Reproduce exactly the lines from the one containing "bpy.data.objects.remove(obj)" down to the one containing "for body, members", including both of those lines, and nothing else.
--- BEGIN Given material ---
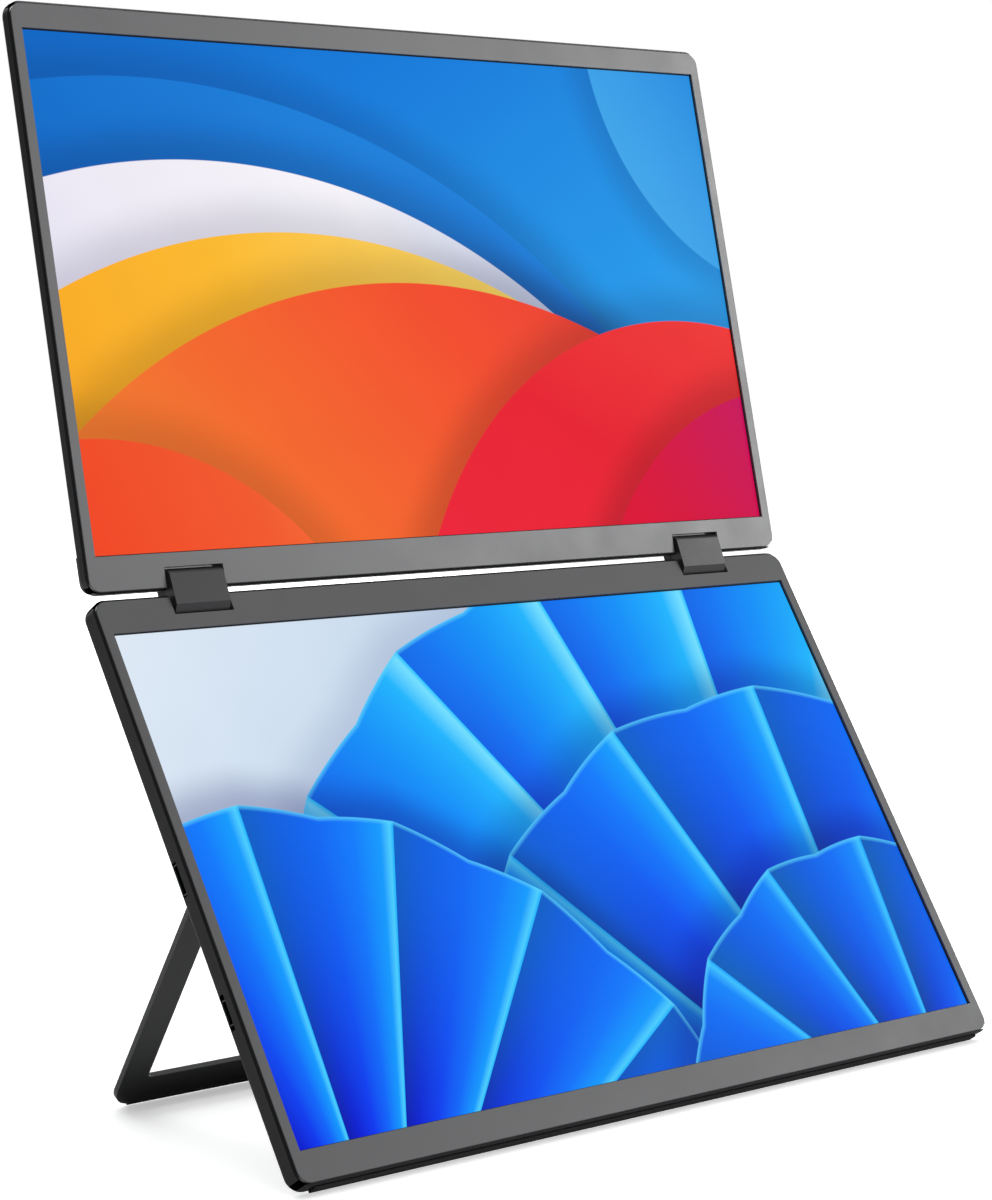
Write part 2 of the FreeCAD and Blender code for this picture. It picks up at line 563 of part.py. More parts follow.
# the thicker band along the hinges, and the raised area over the electronics
pad(body, [("rect", (-hous + 0.9, -rim + 0.9, hous - 0.9, Q(13.5, "13.5")))], -D["band_deep"], -D["upp_deep"] + 0.8)
dress(body, "Fillet", Q(4.5, "4.5"), upright_at((-hous.v + 0.9, hous.v - 0.9), (0.0,)))
dress(body, "Chamfer", Q(0.8, "0.8"), flat_at(-D["band_deep"].v, lambda b: True))
pad(body, [("rect", (Q(-146, "(0 - 146)"), Q(8, "8"), Q(146, "146"), Q(112, "112")))], -D["bulge_deep"], -D["upp_deep"] + 0.8)
dress(body, "Fillet", Q(9, "9"), upright_at((-146, 146), (8.0, 112.0)))
dress(body, "Chamfer", Q(1.2, "1.2"), flat_at(-D["bulge_deep"].v, lambda b: True))
gap = rim - D["wall"]
pocket(body, [("rect", (-cav, -gap, cav, D["upp_high"] + gap))], -D["upp_floor"], Q(0, "0"))
pocket(body, [("rect", (-cav + 2.6, Q(1.5, "1.5"), cav - 2.6, Q(12.2, "12.2")))], -D["band_floor"], -D["upp_floor"] + 0.5)
pocket(body, [("rect", (Q(-143.5, "(0 - 143.5)"), Q(10.5, "10.5"), Q(143.5, "143.5"), Q(109.5, "109.5")))], -D["bulge_floor"], -D["upp_floor"] + 0.5)
pad(body, sides(D["notch_x0"] - nw, D["notch_x1"] + nw, Q(-0.06, "(0 - 0.06)"), D["upp_notch"] + nw), -D["band_floor"] - 0.2, -D["bezel_thick"])
pad(body, [("circle", (x, y, Q(2.4, "2.4"))) for x, y in UPP_BOSS], -D["bulge_floor"] - 0.2, -D["tray_bot"])
pad(body, [("circle", (x, y, Q(2.4, "2.4"))) for x, y in UPP_TOP], -D["upp_floor"] - 0.2, -D["tray_bot"])
pocket(body, sides(D["notch_x0"], D["notch_x1"], Q(-3, "(0 - 3)"), D["upp_notch"]), -D["bulge_deep"] - 1, Q(1, "1"))
pocket(body, [("circle", (x, y, Q(0.9, "0.9"))) for x, y in UPP_BOSS], -D["bulge_deep"] - 1, -D["tray_bot"] + 0.5)
pocket(body, [("circle", (x, y, Q(1.95, "1.95"))) for x, y in UPP_BOSS], -D["bulge_deep"] - 1, -D["bulge_deep"] + 0.9)
pocket(body, [("circle", (x, y, Q(0.9, "0.9"))) for x, y in UPP_TOP], -D["upp_deep"] - 1, -D["tray_bot"] + 0.5)
pocket(body, [("circle", (x, y, Q(1.95, "1.95"))) for x, y in UPP_TOP], -D["upp_deep"] - 1, -D["upp_deep"] + 0.6)
VENT = []
for i in range(13):
    x = -48 + 8 * i - 1.0
    VENT.append(("rect", (c(x), c(70), c(x + 2), c(92))))
pocket(body, VENT, -D["bulge_deep"] - 1, -D["bulge_floor"] + 0.5)
tools = []
for s in (-1, 1):
    tools.append(cyl("x", (D["notch_x0"] - 3) if s > 0 else (-D["notch_x1"] - 3.7), D["axis_in"], -D["axis_deep"], sh,
                     D["notch_x1"] - D["notch_x0"] + 6.7))
finish(cut(body, tools), "upper_rear_cover", "upp")
scr = screws(UPP_BOSS, -D["tray_bot"] - 0.05, -D["bulge_deep"] + 0.05)
for x, y in UPP_TOP:
    head = cyl("z", c(x), c(y), -D["upp_deep"] + 0.05, Q(1.8, "1.8"), Q(0.5, "0.5"))
    shank = cyl("z", c(x), c(y), -D["upp_deep"] + 0.5, Q(0.85, "0.85"), Q(0.6, "0.6"))
    scr.append(fuse([head, shank]))
finish(group(scr), "upper_casing_screws", "upp")
bump = []
for s in (-1, 1):
    a, b = (163.0, 175.0) if s > 0 else (-175.0, -163.0)
    bump.append(box(c(a), c(b), c(205.5), c(214.6), -D["upp_deep"] - 1.2, -D["upp_deep"]))
finish(group(bump), "upper_rear_bumpers", "upp")
hinge_side("upper", "upp", D["axis_in"], Q(1.7, "1.7"), Q(8.6, "8.6"), D["band_floor"])
finish(cbox(-70, 20, 24, 66, -6.9, -6.1), "upper_driver_board", "upp")
finish(group([cbox(-52, -38, 36, 50, -6.1, -5.1), cbox(-18, -8, 34, 44, -6.1, -5.2), cbox(-2, 12, 48, 60, -6.1, -5.0)]), "upper_board_chips", "upp")
finish(cbox(20, 44, 34, 50, -6.35, -6.1), "upper_lcd_ribbon", "upp")

# ================================================================ hinge links
half = D["link_len"] / 2


def link_outline(front):
    """Half of the link's section, seen along x: y up the link, z out of the screens."""
    f, b = D["link_front"], -D["link_back"]
    if front:
        pts = [(-half - 5.25, Q(0, "0")), (half + 5.8, Q(0, "0")), (half + 5.75, Q(0.8, "0.8")), (half + 5.1, Q(2.8, "2.8")), (half + 3.75, Q(4.45, "4.45")),
               (half + 2.9, f), (-half - 1.45, f), (-half - 4.3, Q(3.1, "3.1")), (-half - 5.2, Q(0.75, "0.75"))]
    else:
        pts = [(-half - 5.25, Q(0, "0")), (-half - 5.2, Q(-0.9, "(0 - 0.9)")), (-half - 4.4, Q(-2.95, "(0 - 2.95)")), (-half - 1.9, b),
               (half + 1.9, b), (half + 4.4, Q(-2.95, "(0 - 2.95)")), (half + 5.7, Q(-0.9, "(0 - 0.9)")), (half + 5.8, Q(0, "0"))]
    return pts


def shell_of(front, s):
    body = new_body()
    # the YZ plane's own axes are y and z, and its normal is +x
    x0, x1 = (D["link_x0"], D["link_x1"]) if s > 0 else (-D["link_x1"], -D["link_x0"])
    pad(body, [("poly", (link_outline(front),))], x0, x1, "YZ_Plane")
    return body, x0, x1


for s, side in ((-1, "left"), (1, "right")):
    for front in (True, False):
        body, x0, x1 = shell_of(front, s)
        w = 1.2
        z0, z1 = (c(-0.01), c(2.6)) if front else (c(-2.6), c(0.01))
        tools = [
            cyl("x", x0 - 1, -half, Q(0, "0"), sh, D["link_x1"] - D["link_x0"] + 2),
            cyl("x", x0 - 1, half, Q(0, "0"), sh, D["link_x1"] - D["link_x0"] + 2),
            cyl("x", c(118.8) if s > 0 else c(-131.4), -half, Q(0, "0"), D["barrel_rad"], Q(12.6, "12.6")),
            cyl("x", c(118.8) if s > 0 else c(-131.4), half, Q(0, "0"), D["barrel_rad"], Q(12.6, "12.6")),
        ]
        a, b = (132.2, 141.2) if s > 0 else (-141.2, -132.2)
        tools.append(box(c(a), c(b), -half, half, c(-2.35) , c(2.35)))
        tools.append(cyl("x", c(a), -half, Q(0, "0"), Q(2.0, "2.0"), Q(9.0, "9.0")))
        tools.append(cyl("x", c(a), half, Q(0, "0"), Q(2.0, "2.0"), Q(9.0, "9.0")))
        # holes of the two screws that hold the shells together
        hx = [c(s * 120.6), c(s * 129.4)]
        for h in hx:
            if front:
                tools.append(cyl("z", h, Q(0, "0"), c(-0.5), Q(0.6, "0.6"), Q(3.5, "3.5")))
            else:
                tools.append(cyl("z", h, Q(0, "0"), c(-5.5), Q(0.62, "0.62"), Q(6.0, "6.0")))
                tools.append(cyl("z", h, Q(0, "0"), c(-5.5), Q(1.25, "1.25"), Q(1.5, "1.5")))
        finish(cut(body, tools), ("link_front_shell_" if front else "link_rear_shell_") + side, "link")
    bar = []
    for yy in (-half, half):
        x = c(118.8) if s > 0 else c(-131.4)
        tube = cut(cyl("x", x, yy, Q(0, "0"), D["barrel_rad"], Q(12.6, "12.6")),
                   [cyl("x", x - 1, yy, Q(0, "0"), D["shaft_rad"] + 0.02, Q(14.6, "14.6"))])
        bar.append(tube)
    finish(group(bar), "friction_barrels_" + side, "link")
    sc = []
    for h in [c(s * 120.6), c(s * 129.4)]:
        sc.append(fuse([cyl("z", h, Q(0, "0"), c(-4.8), Q(1.2, "1.2"), Q(0.8, "0.8")), cyl("z", h, Q(0, "0"), c(-4.2), Q(0.58, "0.58"), Q(6.6, "6.6"))]))
    finish(group(sc), "link_screws_" + side, "link")
    # the slider between the shafts, which keeps both axes turning by the same angle
    a = 133.0 if s > 0 else -140.6
    core = cbox(a, a + 3.0, -1.85, 1.85, -2.1, 2.1)
    pin = cyl("y", c(a + 1.5), c(-2.45), Q(0, "0"), Q(0.45, "0.45"), Q(4.9, "4.9"))
    finish(fuse([core, pin]), "sync_slider_" + side, "link")

# ================================================================ kickstand
body = new_body()
klen, kbar = D["kick_len"], D["kick_bar"]
kt2 = D["kick_thick"] / 2
pad(body, sides(D["kick_x0"], D["kick_x1"], -klen + 2, Q(0, "0")), -kt2, kt2)
pad(body, [("rect", (-D["kick_x1"], -klen, D["kick_x1"], -klen + kbar))], -kt2, kt2)
dress(body, "Fillet", Q(7.0, "7"), upright_at((-D["kick_x1"].v, D["kick_x1"].v), (-klen.v,)))
dress(body, "Fillet", Q(2.0, "2"), upright_at((-D["kick_x0"].v, D["kick_x0"].v), ((-klen + kbar).v,)))
knuckles = [cyl("x", D["kick_x0"] if s > 0 else -D["kick_x1"], Q(0, "0"), Q(0, "0"), kt2, D["kick_x1"] - D["kick_x0"]) for s in (-1, 1)]
bores = [cyl("x", (D["kick_x0"] - 1) if s > 0 else (-D["kick_x1"] - 1), Q(0, "0"), Q(0, "0"), D["pin_rad"] + 0.03, D["kick_x1"] - D["kick_x0"] + 2) for s in (-1, 1)]
finish(cut(fuse([body] + knuckles), bores), "kickstand_frame", "kick")
strip = box(-D["kick_x1"] + 7.0, D["kick_x1"] - 7.0, -klen - D["kick_pad"], -klen, -kt2, kt2)
finish(strip, "kickstand_foot_pad", "kick")

# ================================================================ checks and output
doc.recompute()
bad = [o.Name + " " + str(o.State) for o in doc.Objects if "Invalid" in o.State or "Error" in o.State]
if bad:
    print("FAILED OBJECTS", bad)
    sys.exit(1)
labels = [o.Label for o in NODES]
if len(set(labels)) != len(labels) or len(labels) > 60:
    print("LABELS", len(labels), [x for x in labels if labels.count(x) > 1])
    sys.exit(1)
for o in NODES:
    if o.Shape.isNull() or not o.Shape.isValid() or not o.Shape.Solids:
        print("BAD SHAPE", o.Label)
        sys.exit(1)
tot = None
for o in NODES:
    b = o.Shape.BoundBox
    if tot is None:
        tot = FreeCAD.BoundBox(b)
    else:
        tot.add(b)
    print("%-26s solids %d vol %.1f" % (o.Label, len(o.Shape.Solids), o.Shape.Volume))
    o.Shape.exportStep("parts/" + o.Label + ".step")
print("NODES", len(NODES), "BOX x %.2f %.2f y %.2f %.2f z %.2f %.2f" % (tot.XMin, tot.XMax, tot.YMin, tot.YMax, tot.ZMin, tot.ZMax))
print("p1", p1, "p2", p2, "p_kick", p_kick)
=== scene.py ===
import bpy
import bmesh
import json
import math
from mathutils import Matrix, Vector

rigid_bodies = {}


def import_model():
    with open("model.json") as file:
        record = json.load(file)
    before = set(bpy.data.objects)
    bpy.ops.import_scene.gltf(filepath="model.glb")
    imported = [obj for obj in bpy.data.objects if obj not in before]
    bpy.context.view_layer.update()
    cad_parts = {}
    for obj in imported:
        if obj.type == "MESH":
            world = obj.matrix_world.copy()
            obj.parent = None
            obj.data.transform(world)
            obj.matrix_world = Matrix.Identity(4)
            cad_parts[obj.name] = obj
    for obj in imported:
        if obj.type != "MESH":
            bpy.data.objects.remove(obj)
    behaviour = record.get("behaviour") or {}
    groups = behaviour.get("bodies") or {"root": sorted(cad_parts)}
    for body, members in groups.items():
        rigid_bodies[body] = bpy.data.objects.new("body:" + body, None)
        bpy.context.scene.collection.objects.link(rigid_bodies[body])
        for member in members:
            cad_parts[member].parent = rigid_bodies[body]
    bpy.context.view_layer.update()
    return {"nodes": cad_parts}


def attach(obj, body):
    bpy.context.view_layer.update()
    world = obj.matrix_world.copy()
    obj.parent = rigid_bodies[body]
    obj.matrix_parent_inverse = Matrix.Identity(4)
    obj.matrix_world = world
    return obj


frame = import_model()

nodes = frame["nodes"]
scene = bpy.context.scene
for o in list(bpy.data.objects):
    if o.type in ("CAMERA", "LIGHT"):
        bpy.data.objects.remove(o)

# ---------------------------------------------------------------- the parts' own frames
MM = 0.001


class Fr:
    """A flat frame in millimetres: x to the right, y up the panel, z out of the screen."""

    def __init__(self, origin, turn_deg, body):
        a = math.radians(turn_deg)
        self.o = Vector(origin) * MM
        self.x = Vector((1, 0, 0))
        self.y = Vector((0, math.cos(a), math.sin(a)))
        self.z = Vector((0, -math.sin(a), math.cos(a)))
        self.body = body

    def at(self, x, y, z):
        return self.o + (self.x * x + self.y * y + self.z * z) * MM


LEAN_LOW, LEAN_UPP, OPEN = 32.45, 13.01, 63.83
O_LOW = Vector((0, -86.5, 4.984))
_l = Fr(O_LOW, 90 - LEAN_LOW, "lower_monitor")
P1 = _l.at(0, 216.5, -3.35) / MM
_m = Fr(P1, 90 - (LEAN_LOW + LEAN_UPP) / 2, "")
P2 = _m.at(0, 7.4, 0) / MM
_u = Fr((0, 0, 0), 90 - LEAN_UPP, "")
O_UPP = P2 - (_u.y * 1.4 - _u.z * 3.35)
P_KICK = _l.at(0, 127.0, -6.8) / MM
LOW = Fr(O_LOW, 90 - LEAN_LOW, "lower_monitor")
UPP = Fr(O_UPP, 90 - LEAN_UPP, "upper_monitor")
LINK_O = (P1 + P2) * 0.5
LINK_L = Fr(LINK_O, 90 - (LEAN_LOW + LEAN_UPP) / 2, "hinge_link_left")
LINK_R = Fr(LINK_O, 90 - (LEAN_LOW + LEAN_UPP) / 2, "hinge_link_right")
KICK = Fr(P_KICK, 90 - LEAN_LOW + OPEN, "kickstand")


# ---------------------------------------------------------------- camera
def make_camera():
    yaw, pitch = math.radians(40.534), math.radians(3.908)
    fwd = Vector((math.sin(yaw) * math.cos(pitch), math.cos(yaw) * math.cos(pitch), -math.sin(pitch)))
    cam = bpy.data.objects.new("camera", bpy.data.cameras.new("camera"))
    scene.collection.objects.link(cam)
    cam.location = (-0.811917, -0.879344, 0.289907)
    cam.rotation_mode = "QUATERNION"
    cam.rotation_quaternion = fwd.to_track_quat("-Z", "Y")
    cam.data.sensor_fit = "AUTO"
    cam.data.sensor_width = 36.0
    cam.data.lens = 3145.668 / 1200 * 36.0
    cam.data.shift_x = (496 - 400) / 1200
    cam.data.shift_y = (530 - 600) / 1200
    cam.data.clip_start, cam.data.clip_end = 0.05, 60.0
    scene.camera = cam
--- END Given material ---
Task response ▸
            bpy.data.objects.remove(obj)
    behaviour = record.get("behaviour") or {}
    groups = behaviour.get("bodies") or {"root": sorted(cad_parts)}
    for body, members in groups.items():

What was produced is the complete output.